Yesterday baby abc had her 4 month check up. In the midst of raising 2 babes, keeping house, and being the best wife I can be, I neglected to mention to my manager that I had to leave early. Then this morning, abc woke up a little cranky and needing some additional mommy snuggles. Part of me wanted to drop her off at school so I could finish up some things I was working on and the other part of me–the bigger part–needed to stay home with my baby.
The bigger part won.
I’m working from home watching her sleep because that’s what she does after shots. She sleeps. All day. Wakes up to eat a little. And then sleeps some more. I’m blessed that I work in a capacity that I can get incredible amounts of work done from home but I can’t help but wonder what would have happened if I’d gone to work.

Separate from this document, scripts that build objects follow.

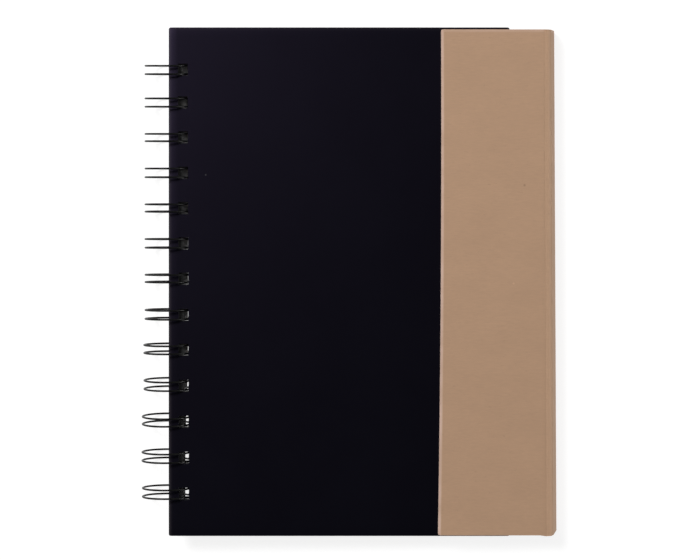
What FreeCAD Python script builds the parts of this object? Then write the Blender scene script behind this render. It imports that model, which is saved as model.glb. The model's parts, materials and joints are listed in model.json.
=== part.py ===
import FreeCAD, Part
import math
import os

import Sketcher
from FreeCAD import Placement, Rotation, Vector

# Closed hardcover notebook bound with twin-loop wire. Its kraft case runs under the book, up the
# fore-edge as a narrow wall and over the front cover as a flap.
# Book frame: x from the spine edge of the covers to the fore-edge, y along the spine (0 at its
# middle), z up from the underside of the back cover. The finished pieces are then leaned together
# until the wire loops and the fore-edge both touch the table.

SIZES = [
    ("cover_width", 121.3, "front cover from spine edge to fore-edge"),
    ("case_height", 179.7, "kraft case along the spine"),
    ("cover_overhang", 0.65, "front cover past the case at each end"),
    ("fore_edge_gap", 14.4, "front cover's fore-edge to the lower fold, along the back cover"),
    ("flap_width", 37.5, "flap from the upper fold to its free edge"),
    ("wall_turn", 104.0, "degrees that the case turns from back cover to fore-edge wall"),
    ("fold_radius", 3.0, "outer radius of both folds"),
    ("board", 2.0, "grey board"),
    ("wrap_paper", 0.18, "covering paper"),
    ("liner_paper", 0.14, "paper on the inner face"),
    ("turn_in", 15.0, "covering paper turned over onto the inner face"),
    ("wall_turn_in", 12.0, "the same at the ends of the fore-edge wall"),
    ("liner_margin", 3.0, "liner edge inside the cover edge"),
    ("edge_round", 0.3, "rounding of the wrapped edges"),
    ("page_margin", 0.85, "sheets short of the case at each end"),
    ("page_fore_margin", 1.5, "sheets short of the front cover's fore-edge"),
    ("page_stack", 6.0, "thickness of all sheets"),
    ("page_hole_inset", 3.0, "spine edge of the sheets to their holes"),
    ("page_shift", 1.2, "holes of the sheets beyond the holes of the covers"),
    ("loop_pitch", 12.7, "from loop to loop"),
    ("loop_end_room", 10.0, "least room from the middle of an outer loop to the end of the case"),
    ("loop_inside", 16.0, "inner diameter of a loop"),
    ("wire_size", 0.7, "diameter of the wire"),
    ("strand_gap", 3.03, "between the two strands of a loop"),
    ("wire_clearance", 0.25, "wire to the edge of the cover hole"),
    ("root_bend", 1.2, "radius where a strand turns along the spine"),
    ("root_clearance", 0.05, "wire above the back cover"),
    ("tip_gap", 0.5, "closed end of a loop short of the root wire"),
    ("wire_stub", 1.5, "straight end of the wire past the outer loops"),
    ("hole_inset", 3.6, "spine edge of a cover to its holes"),
    ("hole_width", 4.0, "punched hole across the spine"),
    ("hole_height", 5.0, "punched hole along the spine"),
    ("groove_margin", 0.35, "room around the root wire in the sheets"),
    ("magnet_size", 10.0, "diameter of magnets and steel discs"),
    ("magnet_depth", 1.4, "thickness of a magnet"),
    ("disc_depth", 1.0, "thickness of a steel disc"),
    ("pocket_margin", 0.2, "pocket around a magnet or disc"),
    ("magnet_inset", 12.5, "free edge of the flap to the middle of a magnet"),
    ("magnet_spread", 55.0, "middle of the book to a magnet"),
]

document = FreeCAD.newDocument("Notebook")
sheet = document.addObject("Spreadsheet::Sheet", "Sizes")
for row, (alias, value, meaning) in enumerate(SIZES, start=1):
    sheet.set(f"A{row}", meaning)
    sheet.set(f"B{row}", str(value))
    sheet.setAlias(f"B{row}", alias)
document.recompute()


def worked_out(expression):
    """Number that an expression of the sheet gives."""
    return float(sheet.evalExpression(expression))


def size(alias):
    """Value of one driving dimension."""
    return worked_out(f"Sizes.{alias}")


# Sizes that follow from the driving dimensions, as expressions of the sheet
BOARD_TOP = "(Sizes.wrap_paper + Sizes.board)"
TURN_IN_TOP = "(2 * Sizes.wrap_paper + Sizes.board)"
COVER_THICKNESS = f"({TURN_IN_TOP} + Sizes.liner_paper)"
WALL_RISE = f"(3 * {COVER_THICKNESS} + Sizes.page_stack - 2 * Sizes.fold_radius)"
WALL_WIDTH = f"({WALL_RISE} / sin(Sizes.wall_turn * 1 deg))"
CASE_HALF = "(Sizes.case_height / 2)"
COVER_HALF = f"({CASE_HALF} + Sizes.cover_overhang)"
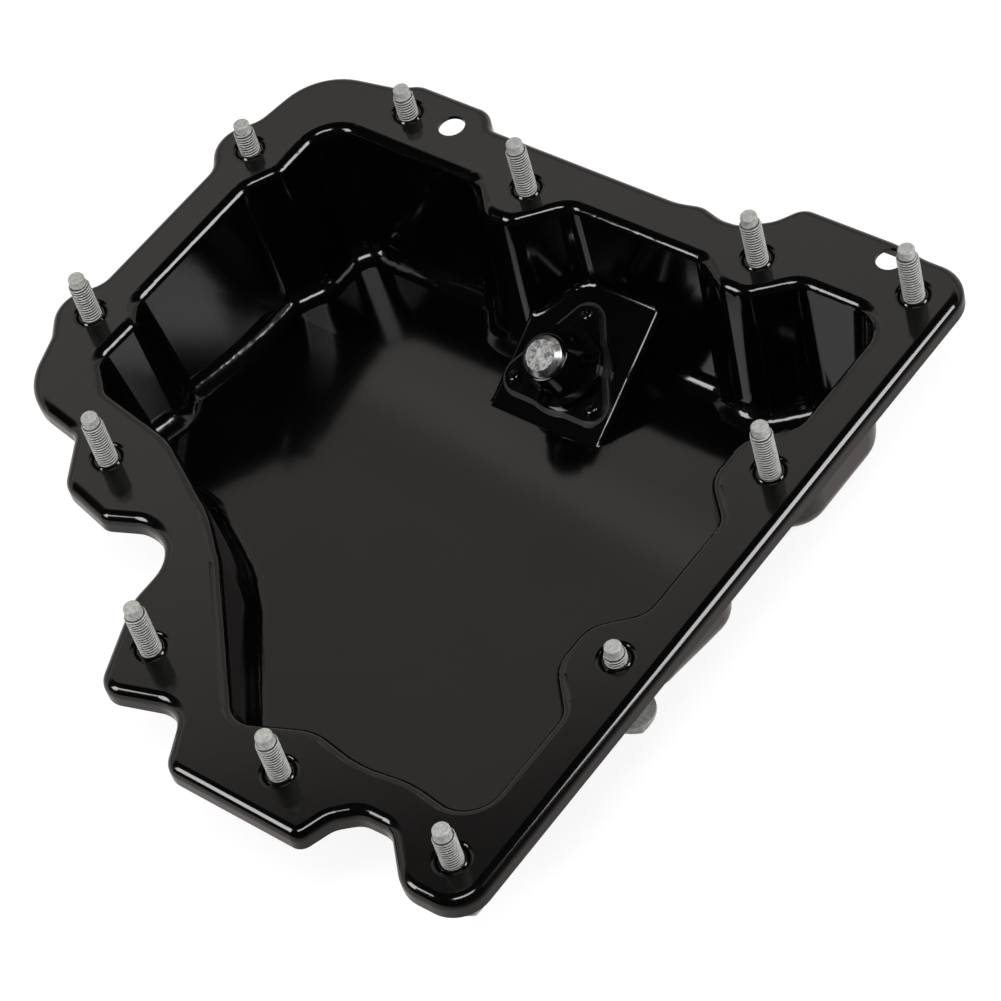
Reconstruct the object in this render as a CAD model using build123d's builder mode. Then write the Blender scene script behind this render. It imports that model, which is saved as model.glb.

Would she have gotten the necessary amount of snuggles she needed? Would she be upset and uncomfortable all day wanting to be around her smells and space? Or would she have been fine with just anyone holding her?
It’s times like this that I’m forced to really re-evaluate just what I’m doing now, what I want to be doing, and how I can bridge that gap successfully. Watching my sleeping baby fighting feelings of guilt is definitely the fuel that I need to continue to keep pushing forward to get where I want to be.
I don’t ever want to feel like I have to choose between my babies and my job.